Dariox pauses to think. Lies easily roll off her tongue. The truth, however, is a sticky mass. “I don’t know—the NFF, the Rogues, the Nation of Yerusalom? I don’t know, maybe the Federacy.” She removes my arm from her shoulder and thinks some more. “Actually, maybe you—maybe you’re the one to blame.” Her nose is again bleeding and I go to wipe it, but she pushes my hand away. “You’re a good person, right? That’s what every single Federacy paper says. Max Cone, the Highest Judge, is a man of character, a true Federate. And you were this great military commander before that. You’ve got all this power and you do absolutely nothing.”

She wipes the blood from her nose on her sleeve and looks up at me. “I think I’ll blame you!

After I dismiss Dariox, I call in a handful of my clerks to record my decision and file the appropriate documentation. I deny Dariox citizenship. She is smart and passionate—traits I greatly admire. But citizenship is strictly limited and she does not exhibit the character of a Federate. In my professional view, she never will, and maybe that’s not a bad thing. I dictate a lengthy outline for my decision, and my clerks fill in the details. Though I cannot assign every rejected candidate to a relatively safe place on the borders of the Federacy, I do for Dariox. She has earned that right, in my opinion.

I leave work just after nightfall. It has been a long week. The Federacy has sustained thousands of casualties at the hands of the NFF and the Rogues, and there are rumors circulating that the Premier is going to ask me to reassume my role as the high commander of the Federate Forces, a request I will have no choice but to refuse.
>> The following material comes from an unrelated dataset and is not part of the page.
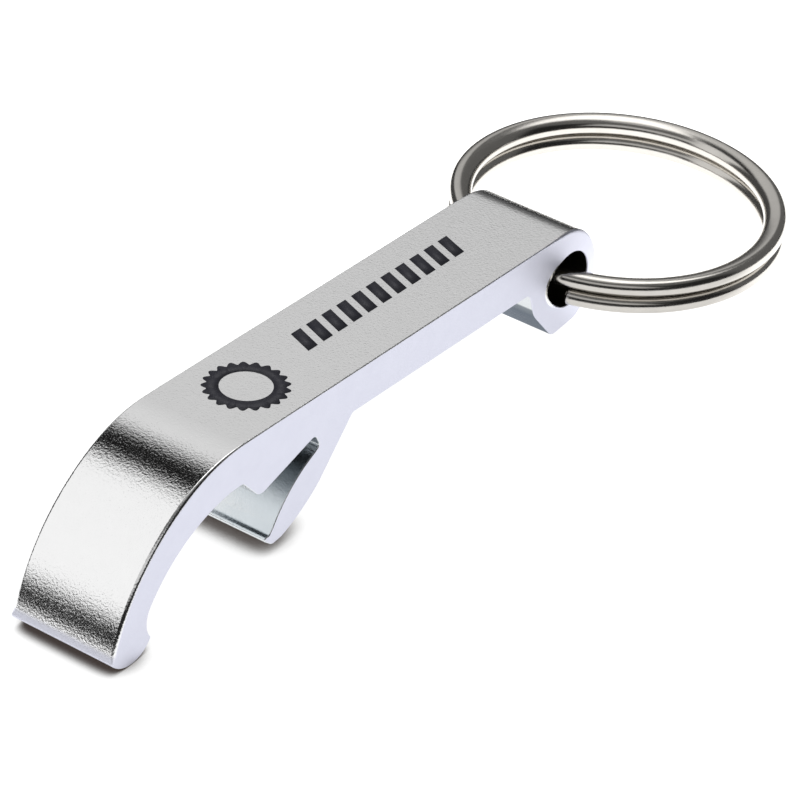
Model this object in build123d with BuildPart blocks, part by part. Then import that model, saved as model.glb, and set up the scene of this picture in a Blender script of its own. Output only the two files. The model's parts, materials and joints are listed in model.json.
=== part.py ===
from build123d import *

import math
import os

# Keychain bottle opener: an extruded aluminium opener with a steel split ring through its lug.
#
# Millimetres, +Z up, +X from the hook towards the ring. The opener lies on its hook tip and its lug, the
# ring hangs from the lug's hole with its far side on the same surface, and the origin is on that surface
# under the middle of the whole. Points of the opener's side profile are (x from the hole's axis, height).

# ---- driving dimensions: the opener ----------------------------------------------------------------
body_width = 9.7            # across the extruded profile, along Y
edge_round = 0.2            # the tumbled outer edges
top_slope = 4.4             # degrees: the top face falls towards the lug
handle_thickness = 3.62     # of the bar between the leg and the lug
top_length = 40.3           # the flat of the top face

lug_centre = (-1.0, 4.3)    # centre of the lug's round end
lug_radius = 4.65
hole_height = 4.25          # the ring's hole above the table
hole_radius = 2.4
hole_mouth_round = 0.7      # soft edge round each mouth of the hole

crest_radius = 13.7         # the top face bends over the crest ...
crest_turn = 28.4           # ... through this many degrees ...
hook_radius = 16.5          # ... and runs down the back of the hook
hook_turn = 47.0
tip_bottom = (-54.0, 0.0)
lip = (-52.0, 1.15)         # the claw that catches under a crown cap
lip_throat = (-52.35, 2.3)
mouth_centre = (-41.8, -4.45)
mouth_radius = 13.0
mouth_start = 141.5         # degrees, at the hook's inner wall
mouth_turn = -49.0          # round to the root of the tooth

tooth_root = (-41.15, 8.5)  # the tooth behind the mouth
tooth_tip = (-39.3, 6.22)
slot_top = (-32.65, 7.89)   # the closed end of the slot between the tooth and the leg
slot_bottom = (-32.1, 6.75)
slot_turn = (-32.8, 6.38)
slot_rounds = (0.5, 1.0, 0.45, 0.35)

leg_inner_middle = (-35.7, 4.7)
leg_inner_foot = (-37.75, 2.5)
toe_bend = (-38.3, 1.93)    # the toe that presses on top of a crown cap
toe_tip = (-39.32, 2.1)
toe_heel = (-38.0, 0.92)
toe_rounds = (0.3, 0.22, 0.7)
leg_outer_foot = (-36.9, 1.0)
leg_outer_middle = (-34.4, 2.0)
leg_outer_top = (-32.2, 3.45)

bar_start = -28.1           # the bar's underside runs from here ...
bar_end = -5.4              # ... to here, where the lug's wall drops
wall_middle = (-4.88, 3.35)
wall_foot = (-2.35, 0.0)
lug_foot_end = (0.77, 0.0)  # the lug stands flat on the table up to here
bar_rounds = (0.3, 0.6, 3.0, 0.9)

# ---- driving dimensions: the split ring --------------------------------------------------------------
ring_outer_radius = 13.98
wire_radial = 1.96          # the flattened wire, across the ring's radius
wire_axial = 1.46           # and along the ring's axis
wire_corner = 0.66
wire_cant = 17.0            # degrees: the wire's outer edge is tipped up
coil_gap = 0.12             # between the two turns, along the ring's axis
ring_droop = 4.8            # degrees: the far side of the ring lies lower
ring_tilt = 2.0             # degrees: so does its -Y side
ring_reach = 12.2           # from the hole's axis to the ring's centre
ring_aside = 0.9            # the ring's centre lies this far to the -Y side of the body's middle

lower_start = 197.5         # degrees round the ring: free end of the lower turn
step_start = 515.0          # the wire climbs from the lower level to the upper one
step_turn = 30.0
step_sections = 7
upper_end = 870.0           # free end of the upper turn

# ---- the frame: origin under the middle of the whole ----------------------------------------------
wire_middle_radius = ring_outer_radius - wire_radial / 2
coil_level = (wire_axial + coil_gap) / 2
ring_lean = math.degrees(math.acos(math.cos(math.radians(ring_droop)) * math.cos(math.radians(ring_tilt))))


def wire_reach(lean):
    """How far the canted wire's section reaches from its middle, lean degrees from its own axial way."""
    across = (wire_radial / 2 - wire_corner) * abs(math.sin(math.radians(lean - wire_cant)))
    along = (wire_axial / 2 - wire_corner) * math.cos(math.radians(lean - wire_cant))
    return across + along + wire_corner


ring_height = (
    wire_middle_radius * math.sin(math.radians(ring_lean))
    + coil_level * math.cos(math.radians(ring_lean))
    + wire_reach(ring_lean)
)
ring_tail = (
    ring_reach
    + wire_middle_radius * math.cos(math.radians(ring_droop))
    + coil_level * math.sin(math.radians(ring_droop))
    + (wire_radial / 2 - wire_corner) * math.cos(math.radians(ring_droop - wire_cant))
    + (wire_axial / 2 - wire_corner) * math.sin(math.radians(wire_cant - ring_droop))
    + wire_corner
)

top_along = Vector(-math.cos(math.radians(top_slope)), math.sin(math.radians(top_slope)))
top_normal = Vector(math.sin(math.radians(top_slope)), math.cos(math.radians(top_slope)))
lug_top = Vector(*lug_centre) + top_normal * lug_radius
crest_start = lug_top + top_along * top_length
crest_centre = crest_start - top_normal * crest_radius
crest_end_angle = 90 - top_slope + crest_turn
hook_centre = crest_centre - Vector(hook_radius - crest_radius, 0).rotate(Axis.Z, crest_end_angle)
hook_back = hook_centre.X - hook_radius * math.cos(math.radians(180 - crest_end_angle - hook_turn))

hole_x = -(hook_back + ring_tail) / 2
body_y = ring_aside
profile_plane = Plane(origin=(hole_x, body_y, 0), x_dir=(1, 0, 0), z_dir=(0, -1, 0))
ring_frame = Plane(Location((hole_x + ring_reach, 0, ring_height), (ring_tilt, ring_droop, 0)))


# ---- opener body: one extrusion -------------------------------------------------------------------
def on_underside(x):
    """Point of the bar's underside, which runs parallel to the top face."""
    foot = lug_top - top_normal * handle_thickness
    return (x, foot.Y + (foot.X - x) * math.tan(math.radians(top_slope)))


with BuildPart() as opener_body:
    with BuildSketch(profile_plane):
        with BuildLine():
            top = Line(lug_top, crest_start)
            crest = JernArc(top @ 1, top % 1, crest_radius, crest_turn)
            hook_outer = JernArc(crest @ 1, crest % 1, hook_radius, hook_turn)
            tip = ThreePointArc(hook_outer @ 1, tip_bottom, lip)
            mouth = CenterArc((*mouth_centre, 0), mouth_radius, mouth_start, mouth_turn)
            throat = ThreePointArc(lip, lip_throat, mouth @ 0)
            tooth_and_slot = FilletPolyline(
                mouth @ 1, tooth_root, tooth_tip, slot_top, slot_bottom, slot_turn, radius=slot_rounds
            )
            leg_inner = ThreePointArc(tooth_and_slot @ 1, leg_inner_middle, leg_inner_foot)
            leg_tip = FilletPolyline(
                leg_inner @ 1, toe_bend, toe_tip, toe_heel, leg_outer_foot, radius=toe_rounds
            )
            leg_outer = ThreePointArc(leg_tip @ 1, leg_outer_middle, leg_outer_top)
            bar_and_lug = FilletPolyline(
                leg_outer @ 1, on_underside(bar_start), on_underside(bar_end),
                wall_middle, wall_foot, lug_foot_end, radius=bar_rounds,
            )
            lug_end = ThreePointArc(bar_and_lug @ 1, Vector(*lug_centre) + Vector(lug_radius, 0), lug_top)
        make_face()
    extrude(amount=body_width / 2, both=True)
    side_faces = opener_body.faces().filter_by(Axis.Y).sort_by(Axis.Y)
    side_edges = side_faces[0].edges() + side_faces[-1].edges()
    fillet(side_edges, edge_round)
    with Locations(profile_plane * Location((0, hole_height, 0))):
        Hole(hole_radius)
    mouths = opener_body.edges().filter_by(GeomType.CIRCLE).filter_by(
        lambda edge: math.isclose(edge.radius, hole_radius, abs_tol=0.001)
    )
    fillet(mouths, hole_mouth_round)

# ---- split ring: one flattened wire wound into two turns -----------------------------------------
ring_axis = Axis(ring_frame.origin, ring_frame.z_dir)


def wire_plane(angle, level):
    """Plane of the wire's section, X outwards and Y along the ring's axis."""
    out = Vector(1, 0, 0).rotate(Axis.Z, angle)
    along = Vector(0, 1, 0).rotate(Axis.Z, angle)
    middle = ring_frame.from_local_coords(out * wire_middle_radius + Vector(0, 0, level))
    outwards = ring_frame.from_local_coords(out) - ring_frame.origin
    backwards = ring_frame.origin - ring_frame.from_local_coords(along)
    return Plane(origin=middle, x_dir=outwards, z_dir=backwards)


def climb(share):
    """Height of the wire part of the way along its step, level at both ends."""
    return -coil_level * math.cos(math.pi * share)


with BuildPart() as split_ring:
    with BuildSketch(wire_plane(lower_start, -coil_level)):
        RectangleRounded(wire_radial, wire_axial, wire_corner, rotation=wire_cant)
    revolve(axis=ring_axis, revolution_arc=step_start - lower_start)
    for i in range(step_sections):
        share = i / (step_sections - 1)
        with BuildSketch(wire_plane(step_start + step_turn * share, climb(share))):
            RectangleRounded(wire_radial, wire_axial, wire_corner, rotation=wire_cant)
    loft()
    with BuildSketch(wire_plane(step_start + step_turn, coil_level)):
        RectangleRounded(wire_radial, wire_axial, wire_corner, rotation=wire_cant)
    revolve(axis=ring_axis, revolution_arc=upper_end - step_start - step_turn)

# ---- write the pieces ---------------------------------------------------------------------------
os.makedirs("parts", exist_ok=True)
opener_body.part.label = "opener_body"
export_step(opener_body.part, "parts/opener_body.step")
split_ring.part.label = "split_ring"
export_step(split_ring.part, "parts/split_ring.step")
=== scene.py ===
import json
import math

import bpy
import numpy as np
from mathutils import Matrix, Vector
from mathutils.geometry import delaunay_2d_cdt


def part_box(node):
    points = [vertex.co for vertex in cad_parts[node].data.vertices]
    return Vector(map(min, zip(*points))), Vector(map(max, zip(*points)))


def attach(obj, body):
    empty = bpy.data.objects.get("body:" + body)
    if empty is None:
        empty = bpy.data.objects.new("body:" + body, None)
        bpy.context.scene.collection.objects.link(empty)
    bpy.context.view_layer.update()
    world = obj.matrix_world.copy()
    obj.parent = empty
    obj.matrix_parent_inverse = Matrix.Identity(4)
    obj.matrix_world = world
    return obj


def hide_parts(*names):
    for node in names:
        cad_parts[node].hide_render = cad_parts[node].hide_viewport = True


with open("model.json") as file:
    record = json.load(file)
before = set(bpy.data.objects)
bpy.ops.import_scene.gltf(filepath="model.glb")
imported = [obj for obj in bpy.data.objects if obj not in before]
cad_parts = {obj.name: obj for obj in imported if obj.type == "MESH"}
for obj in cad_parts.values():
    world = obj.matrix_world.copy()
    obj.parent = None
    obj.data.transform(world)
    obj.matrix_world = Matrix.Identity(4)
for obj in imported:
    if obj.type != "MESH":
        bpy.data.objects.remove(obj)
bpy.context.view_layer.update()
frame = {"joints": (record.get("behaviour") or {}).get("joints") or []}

# Keychain bottle opener. Shapes are worked out in millimetres in the CAD frame, and go to Blender in metres.
MM = 0.001
hole = np.array(frame["joints"][0]["pos_m"]) / MM
body_low, body_high = (np.array(corner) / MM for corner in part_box("opener_body"))
body_mid = (body_low[1] + body_high[1]) / 2
body_width = body_high[1] - body_low[1]


# ---------------------------------------------------------------- small helpers
def smoothstep(value, low, high):
    share = np.clip((np.asarray(value, float) - low) / (high - low), 0.0, 1.0)
    return share * share * (3 - 2 * share)


def new_piece(name, points, faces, body, material, replaced=None, normals=None):
    """A mesh piece from points in millimetres, riding on a CAD body."""
    mesh = bpy.data.meshes.new(name)
    mesh.from_pydata((np.asarray(points, float) * MM).tolist(), [], faces)
    mesh.materials.append(material)
    mesh.shade_smooth()
    if normals is not None:
        mesh.normals_split_custom_set_from_vertices(np.asarray(normals, float).tolist())
    piece = bpy.data.objects.new(name, mesh)
    bpy.context.scene.collection.objects.link(piece)
    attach(piece, body)
    if replaced:
        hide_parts(replaced)
    return piece


def attribute(piece, name, values):
    """A number or vector for each vertex, which the materials read."""
    values = np.asarray(values, np.float32)
    kind, field = ("FLOAT", "value") if values.ndim == 1 else ("FLOAT_VECTOR", "vector")
    piece.data.attributes.new(name, kind, "POINT").data.foreach_set(field, values.ravel())


def filled(loops):
    """Anticlockwise triangles inside a closed outline and outside its round hole, if it has one.

    Corners are numbered along the loops in turn. A triangle with every corner on the hole's rim fills the hole.
    """
    flat, edges, begin = np.vstack(loops), [], 0
    for loop in loops:
        edges += [(begin + i, begin + (i + 1) % len(loop)) for i in range(len(loop))]
        begin += len(loop)
    corners = [Vector(p) for p in flat]
    inside_edges, epsilon = 2, 1e-7
    _, _, cells, origins, _, _ = delaunay_2d_cdt(corners, edges, [], inside_edges, epsilon)
    triangles = []
    for cell in cells:
        a, b, d = (origins[i][0] for i in cell)
        if min(a, b, d) < len(loops[0]):
            area = np.cross(flat[b] - flat[a], flat[d] - flat[a])
            triangles.append((a, b, d) if area > 0 else (a, d, b))
    return triangles


def tube_faces(first, rows, columns, flip=False):
    """Quads of a grid of points whose rows close on themselves."""
    faces = []
    for r in range(rows - 1):
        low, high = first + r * columns, first + (r + 1) * columns
        for c in range(columns):
            d = (c + 1) % columns
            quad = (low + c, low + d, high + d, high + c)
            faces.append(quad[::-1] if flip else quad)
    return faces


# ---------------------------------------------------------------- the extrusion's outline
STEP = 0.02


def straight(a, b):
    a, b = np.array(a, float), np.array(b, float)
    count = max(2, int(np.hypot(*(b - a)) / STEP))
    return a + (b - a) * np.arange(count)[:, None] / count


def arc(centre, start, turn):
    """Points round centre from start, turn degrees anticlockwise, without the last one."""
    centre = np.array(centre, float)
    x, z = np.array(start, float) - centre
    count = max(2, int(math.radians(abs(turn)) * math.hypot(x, z) / STEP))
    a = math.radians(turn) * np.arange(count) / count
    return centre + np.c_[x * np.cos(a) - z * np.sin(a), x * np.sin(a) + z * np.cos(a)]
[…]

I will never fight for these people again.

My guards open the door to my transport and I am home in fifteen minutes. My two boys greet me at the door and my little girl, Viole, follows close behind. They squeeze me tight, and for a brief moment, I feel something other than numb. Viole wiggles her stuffed bear in my face and pretends to be the bear. “Did you have a good day?” the bear asks. I nod yes—a lie my little girl deserves. My children are my only happiness.

I walk down a long hallway and see my wife staring vacantly out the window watching the owl that lives atop the lone tree in our backspace. I spin around her wheeled chair and kiss the top of her head. As she struggles to squeeze out a smile, drool runs down her cheek. I take out a cloth and wipe it dry.